Earnings announcements typically include mandated disclosures plus any other data the company finds strategic to announce. Depending on what source you get this information from—the company itself, a third party news source, or an analyst report—all of the dressing might slow down your reading or divert your attention from seeking to gain an opportunity to buy low or sell high.
Planning ahead for earnings seasons and announcements by companies you follow can help you find the right news faster. Get your calendar out and start preparing for earnings announcements several weeks prior to the hustle and bustle.
Study How Far in Advance a Company Announces Its Earnings Date
The further in advance a company announces its earnings date, the higher the chance the earnings have beaten estimates; so goes the theory by Olivier Dessaint and Romain Boulland in “Announcing the Announcement.” Their research which showed that 80 percent of U.S. listed companies and their earnings announcements between 2007 and 2012.

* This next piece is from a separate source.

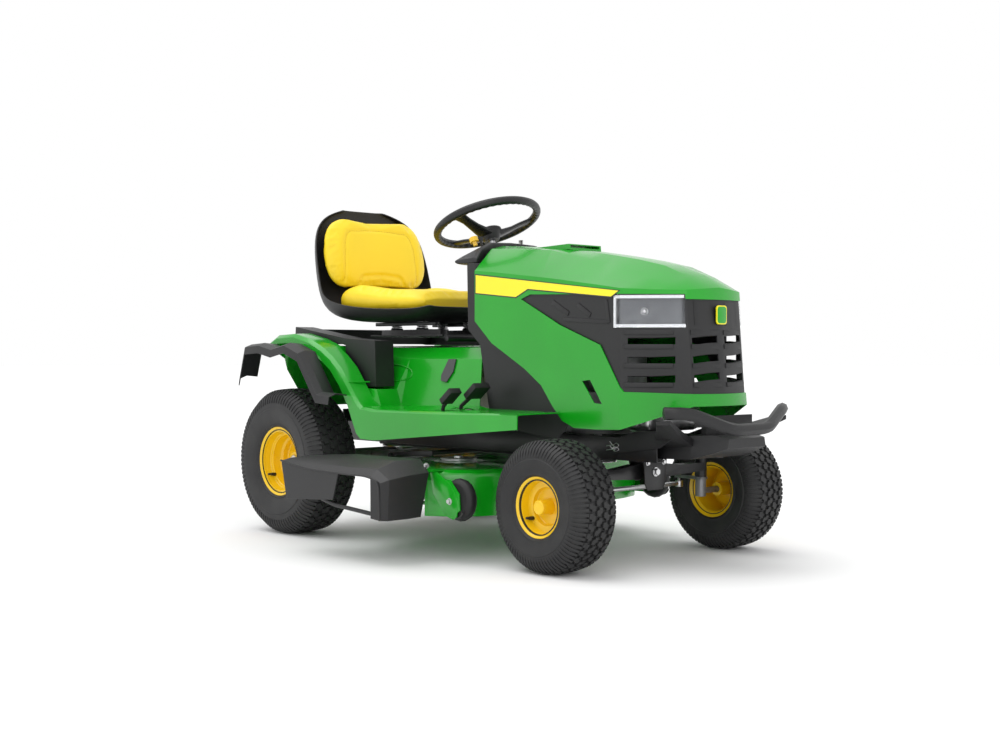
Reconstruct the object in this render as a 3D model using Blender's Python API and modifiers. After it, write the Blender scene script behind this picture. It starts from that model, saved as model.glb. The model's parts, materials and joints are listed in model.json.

Companies giving advance notice eight or more days earlier compared to the same quarter of the year prior had an average upside earnings surprise of 0.6 cents per share. Those that announced eight or more days later averaged price drops of 1.4 cents per share.1
Read Through Consensus Estimates and Formulate Your Own Opinions
In the weeks or days preceding a company’s earnings release, research analysts are busy preparing estimates outlining their predictions of the earnings results. Research firms then compile these forecasts and issue their own consensus estimate. After earnings are released, the actual results are then compared to the consensus estimates. Earnings reports beat, meet, or miss these consensus estimates and the market often reacts rapidly. A few places investors can access consensus estimates include Bloomberg, Zacks Investment Research, Thomson Reuters and Estimize.com.
Good investors can learn to decipher whether there are any deeper messages when comparing results and expectations. Third-party analyst expectations may have more objectivity than the forecasts prepared by management of the company.
Watch for Bad News in Earnings
Be on the lookout for any kind of bad news in earnings, which may lead you to an opportunity to buy low. Examples could include one off-amortization charges, writing off inventory, or conducting other temporary actions that make earnings results look worse than normal.
How Is the Market Reacting to the News?
You might find investment opportunities well after the actual earnings announcement (or at least 24 hours later). If the market overreacts to the news, the resulting stock prices might indicate a time to buy low or sell high. When stock movements that seem to exceed the difference between analysts’ consensus estimates and the results announced by the company, look for possible explanations in other information about the company.
For example, let’s say Apple’s top line and bottom line numbers come in 5 percent below expectations, but the stock declines by 15 percent. There may be an overreaction to the valuation compression that may present a good buying opportunity if the business model is intact. The same can be said for reporting good results and seeing the stock gain much higher than the earnings numbers would warrant.
Pay Attention to Sector Results
Similarly, if a particular company’s earnings contrast with how the rest of the sector has performed, that might indicate a time to buy low or sell high. Look at data on both the sector data and the leader of the sector—or if your stock is the sector leader, look at the runner up’s stock. And look at the performance of the corresponding customer or supplier sector.
For instance, if you own a small semiconductor company, it’s may be helpful to follow Intel and Taiwan Semiconductor’s results to garner clues about the overall health of the industry. If you own a mobile glass manufacturer, it could be helpful to see what Apple and Samsung have to say about mobile demand and inventory.
These ideas are only the beginning, of course. The more you learn how to analyze earnings news, the better the course you might chart for your investing. With that in mind, we are going to continue the topic of earnings season pointers next week.
You should be aware that trying to interpret underlying news, or react to what you perceive as an opportunity based on a market anomaly in pricing entails additional risks you should carefully consider prior to taking market action. Oftentimes, short term swings and increased volatility in prices may not move according to your expectations, which can impact your investment strategy.
1 Dessaint, Olivier and Boulland, Romain, “Announcing the Announcement,” American Economics Association Conference, January 2015, via Linesman, Steve. “Earnings: Why Announcing the Announcement Matters,” CNBC, January 6, 2015.